Today we are using an immense amount of energy that is unnatural to Earth. People have been affecting our environment with their need for more energy, which is causing global warming. When it comes to nuclear energy, there is a great debate. Where do we put the leftover waste? In the past, not much was known about nuclear energy, but now scientists have studied it thoroughly. The advances in nuclear energy are promising, but there is no single secure place to store the nuclear waste. In 1987, Yucca Mountain, located in Nevada, was announced to become the single repository for the nuclear waste. Other states should be responsible for the disposal of their nuclear waste.
President Obama has recently stopped funding for Yucca Mountain, which will most likely keep it from opening. The project is very expensive, and not a priority. The United States’ economy is already struggling so why add billions of dollars more to our debt? Yucca Mountain won’t even fix our problem with nuclear waste. The site is “limited to 70,000 metric tons of UNF and defensive related waste” and we already have “more than 60,000 metric tons of UNF stored on the U.S.” (Hylko, How to Solve). With the exception of 10,000 metric tons of waste, there will still be no single place to put the leftover waste if the U.S. uses nuclear energy. Each state will have to take the responsibility of holding their nuclear waste, which in many cases, is a safer plan.

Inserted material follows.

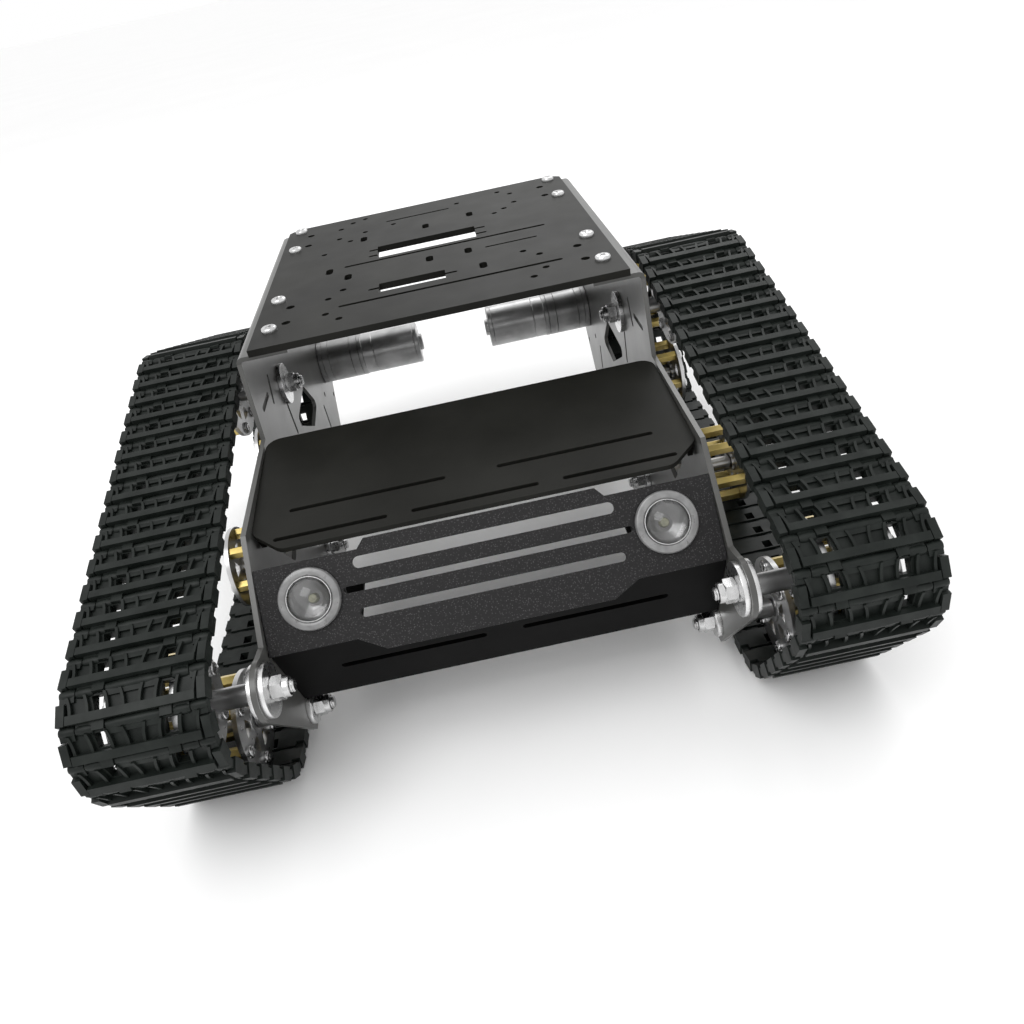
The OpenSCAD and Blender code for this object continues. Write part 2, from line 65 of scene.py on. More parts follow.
# ---- camera, floor and light ----
def make_camera():
    """The camera stands in front of the nose and looks down on it with a slight roll."""
    place = Vector((0.0121, -0.3427, 0.2660))
    look_down, roll = math.radians(35.26), math.radians(-12.17)
    data = bpy.data.cameras.new("camera")
    data.sensor_width, data.lens = 36.0, 28.125
    data.clip_start, data.clip_end = 0.01, 50.0
    camera = bpy.data.objects.new("camera", data)
    turn = Matrix.Rotation(math.pi / 2 - look_down, 4, "X") @ Matrix.Rotation(roll, 4, "Z")
    camera.matrix_world = Matrix.Translation(place) @ turn
    bpy.context.scene.collection.objects.link(camera)
    bpy.context.scene.camera = camera


def area_light(name, place, target, size, watts):
    data = bpy.data.lights.new(name, "AREA")
    data.shape, data.size, data.size_y, data.energy = "RECTANGLE", size[0], size[1], watts
    light = bpy.data.objects.new(name, data)
    aim = Vector(target) - Vector(place)
    light.matrix_world = Matrix.Translation(place) @ aim.to_track_quat("-Z", "Y").to_matrix().to_4x4()
    bpy.context.scene.collection.objects.link(light)


def make_light():
    world = bpy.data.worlds.new("studio")
    world.use_nodes = True
    world.node_tree.nodes["Background"].inputs["Color"].default_value = (1.0, 1.0, 1.0, 1.0)
    world.node_tree.nodes["Background"].inputs["Strength"].default_value = 1.0
    bpy.context.scene.world = world
    bpy.context.scene.view_settings.view_transform = "Standard"
    area_light("key", (-0.5, -0.6, 1.4), (0, 0, 0.05), (0.9, 0.9), 9)
    area_light("rear_rim", (0.5, 1.2, 1.0), (0, 0.05, 0.1), (1.2, 0.5), 5)


def make_floor():
    bm = bmesh.new()
    bmesh.ops.create_grid(bm, x_segments=4, y_segments=4, size=60.0)
    floor = add_piece("floor", bm, material("floor_paper", paper))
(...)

The idea of transporting nuclear waste across the Unites States is dangerous. Obama’s decision to cut funding is great news because it not only prevents Nevada from becoming the nation’s nuclear dumping ground, it also protects hundreds of communities through which the waste would have had to travel in order to get to Yucca Mountain. What happens if there’s an accident? The possible danger of sending nuclear waste to Yucca Mountain is the same as disarming a bomb in the middle of a populated mall. The United States cannot take the chance of transporting the material to one location. Think about all the people in Nevada. Would they want over 60,000 tons of nuclear waste directed to their state? Yucca Mountain might not even be environmentally safe.
Some scientists still believe the location of the repository is not ideal. There is the “… likelihood of the degradation of the storage containers and the occurrence of earthquakes…” (Yucca Mountain, Col. Elect. Encyc.). Earthquakes are unpredictable and give reason that there is too high of a risk to use Yucca Mountain. There has even been “…a realization that water flows through Yucca Mountain a lot faster than initially believed. That raises the prospect that the nuclear waste would leach over time, polluting the water table (Wald, Future Dim). The decision of continuing the project with the chance of water pollution is inhumane. We are entering a green age and there is no purpose in building something that goes against where the world is heading too.
States can regulate their own nuclear waste, which in turn, will allow an increase in energy production. Our nation does not need Yucca Mountain to achieve an increase in energy. Allowing states to control their nuclear waste will also employ many residents. There have been multiple nuclear disasters caused by failing reactors, but with today’s technology, there is a slim to none chance for error. People assume it is bad and argue that the U.S. should not rely on nuclear energy, but with our advances, nuclear power will help support our lifestyles. What do you think the US should do?
Hylko, James M. “How to solve the used nuclear fuel storage problem.” Power 152.8 (2008): 58-1NULL. Academic Search Premier. EBSCO. Web. 27 Feb. 2010.
Wald, Mathew L. “Future Dim for Nuclear Waste Repository.” The New York Times [New York City] 6 Mar. 2010, A15 sec. The New York Times. The Associated Press, 5 Mar. 2010. Web. 5 Mar. 2010.
“Yucca Mountain.” Columbia Electronic Encyclopedia, 6th edition (2009): 1. Academic Search Premier. EBSCO. Web. 27 Feb. 2010.